Удручает и нехватка угля. Хозяйство нуждается в персонале, насчитывающем никак не меньше двадцати человек.

Что касается ценности, то, по мнению господина Груля, ее не существует вовсе; поскольку он никогда ни одной из своих картин не продаст, этот вопрос не имеет для него значения. До чего же тягостно владеть собственностью, особенно в этом полыхающем мире. Взвалить нынче подобное себе на плечи — для этого требуется отвага пловца, нагруженного золотом, как солдаты Кортеса в «ночь печали». {202}

Чтение: Леон Блуа, «M'editations d’un Solitaire». [289]

Книга написана в 1916 году при аналогичных сегодняшним обстоятельствах, она отражает все добродетели и пороки своего автора — в том числе силу, в ненависти устрашающую, коей он может потягаться даже с Кньеболо. Но, несмотря на это, я отдыхаю за этим чтением, одновременно получая и необходимую поддержку. Внутри нее скрывается поистине чудодейственное средство против времени и его пороков. Поднимаясь из смрадных низин на такую высоту, этот христианин разворачивает перед нами редкостное зрелище. Зубцы его башни достигают тончайших слоев атмосферы. С подобным взлетом сопряжена и тоска по смерти, которой он дает мощный выход, — тоска по изготовлению философского камня из низших шлаков и темной гущи, тоска по великой дистилляции.


Париж, 16 июля 1944

После полудня в Ла-Рош-Гюйоне у Шпейделя. Сегодня он принимал нас в своем кабинете в самой старой части замка, прямо под норманнскими зубцами. Он без конца звонил по телефону, поскольку Кньеболо, боящийся новой высадки, желает распорядиться двумя танковыми корпусами по своему усмотрению, а совсем не так, как того требует ситуация. Различные разговоры, в частности о том, сколько времени понадобится немцам, чтобы спихнуть с себя эту ярмарочную фигуру. Дирижирует ими в данном случае судьба. Все это напомнило мне изречение моего отца: «Должно прийти великому несчастью, чтобы настали какие-нибудь перемены». Настроение у генерала вопреки всему, кажется, хорошее, ибо он заявил, что «мирное воззвание скоро выйдет».

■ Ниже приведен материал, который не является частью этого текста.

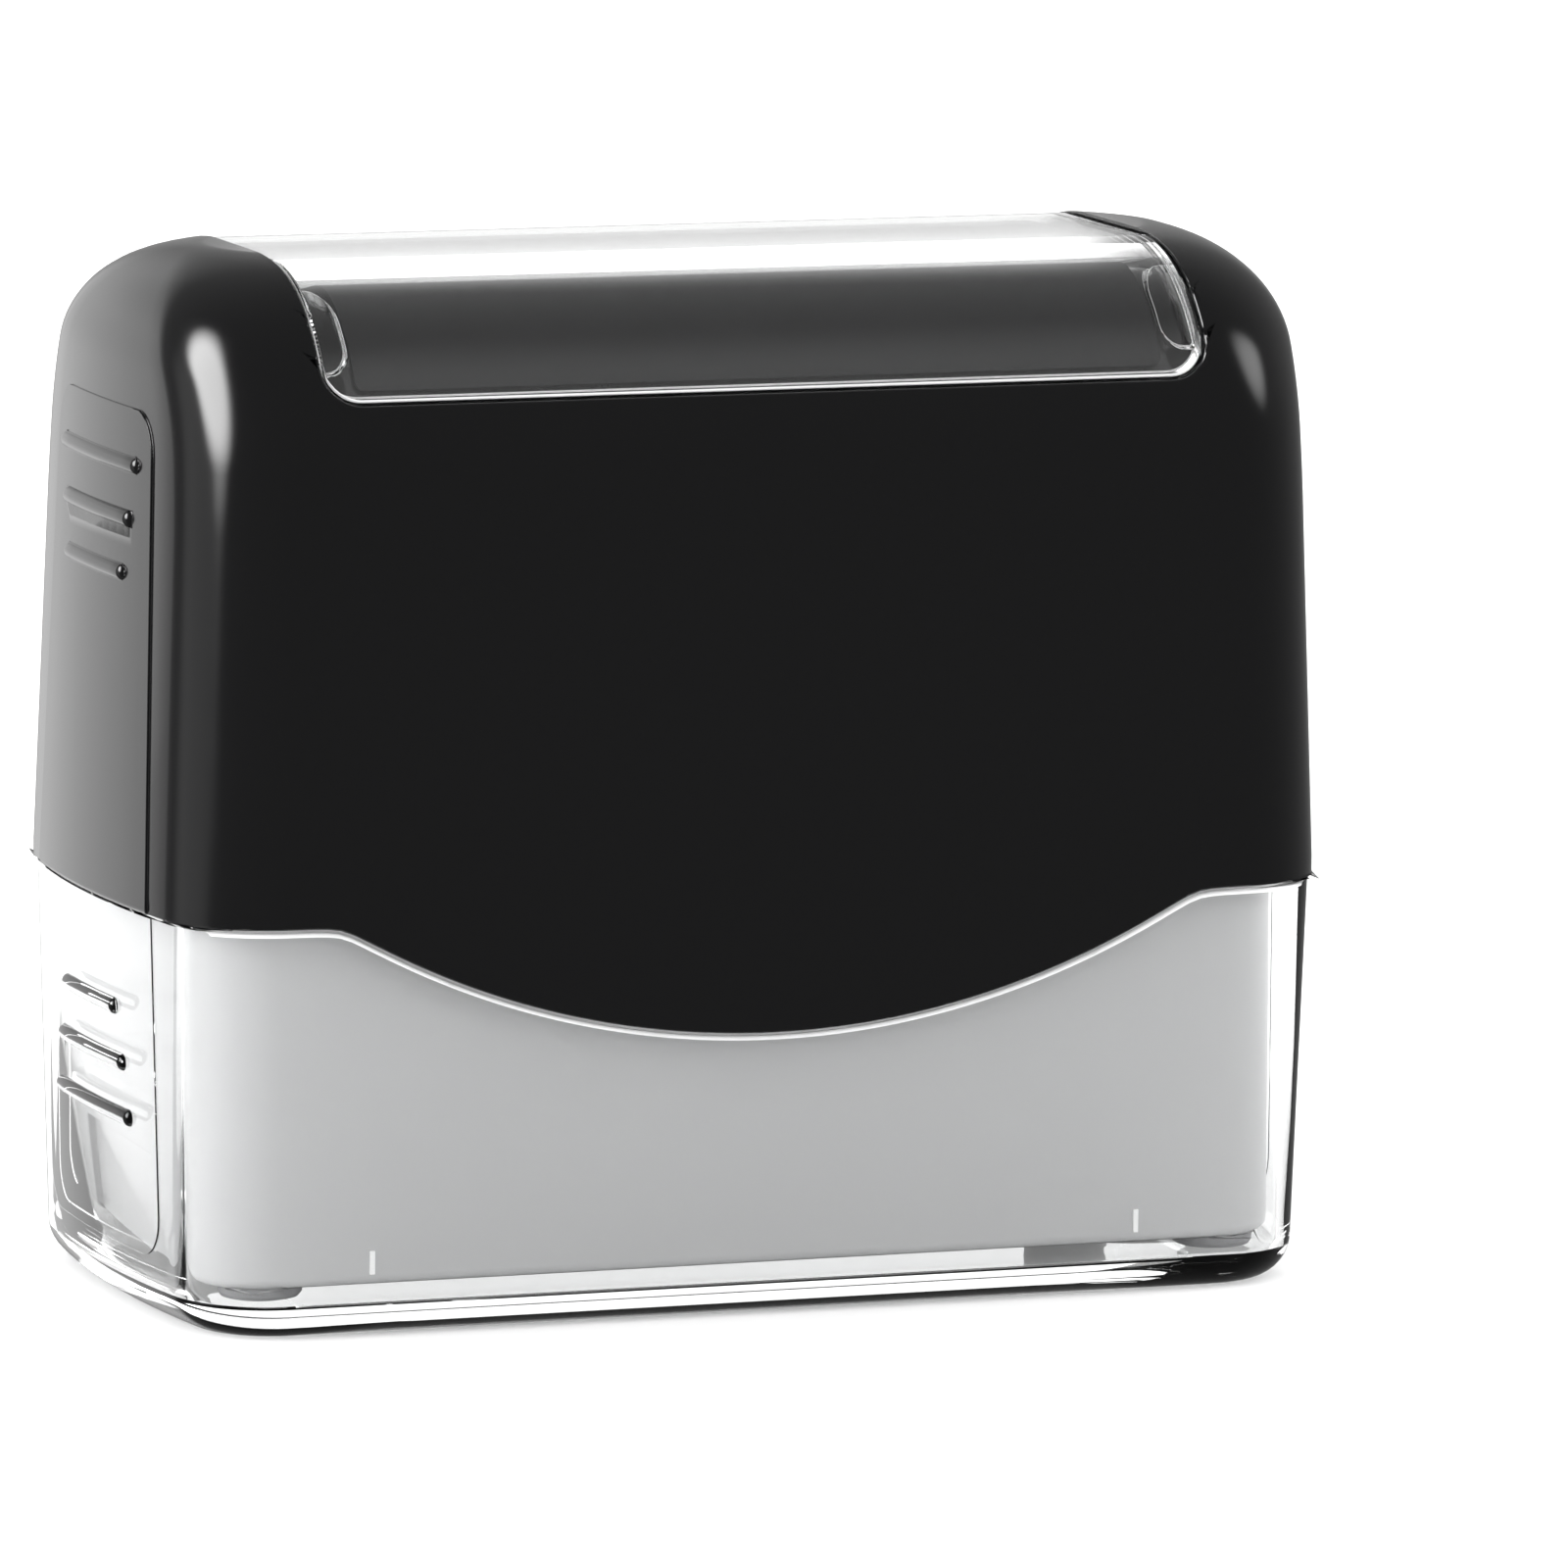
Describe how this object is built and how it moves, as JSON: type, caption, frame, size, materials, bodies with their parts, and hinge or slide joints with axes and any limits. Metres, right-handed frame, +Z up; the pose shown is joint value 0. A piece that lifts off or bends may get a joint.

Потом с Подевильсом и Хорстом я отправился в Живерни. Там мы разыскали невестку Моне, которая дала нам ключ от его сада. Подошли к пруду с кувшинками, плакучими ивами, черными тополями, бамбуковыми изгородями и полуразрушенными китайскими деревянными мостиками, — над этим местом разлито какое-то очарование. В любом влажном ландшафте, где растут ивы, можно найти такие мелкие водоемы, обрамленные тростником и касатиками и заполненные водяной зеленью, но ни один из них не показался мне более колоритным, значительным, красочным, чем этот. Фрагмент природы, как и тысячи других, и все же возвышенный духовной и творческой силой. Наука XIX века тоже обитает на этом острове, из которого художник, как из реторты, подогреваемой солнечным огнем и охлаждаемой водой, вытягивал свои небывалые краски. Небольшое болото, подобно глазу, вбирает в себя целые миры света.

В просторной мастерской, перед циклом кувшинок, над которым Моне начал работать на семьдесят пятом году жизни. Здесь можно наблюдать творческий ритм кристаллизации и распада, приближающийся к синему Ничто, к лазоревой пене Рембо. На одной из больших панелей, у самого края чистого колышащегося света, похожего на пучок материализованных лучей, как живой воссоздан кустик синих водяных лилий. На другой картине изображено только небо с облаками, от чьих отражений кружится голова. Глаз прозревает творческое дерзание и вместе с ним — оптическую мощь возвышенного распада и его мучений среди потоков струящегося света. Последняя картина располосована ножом.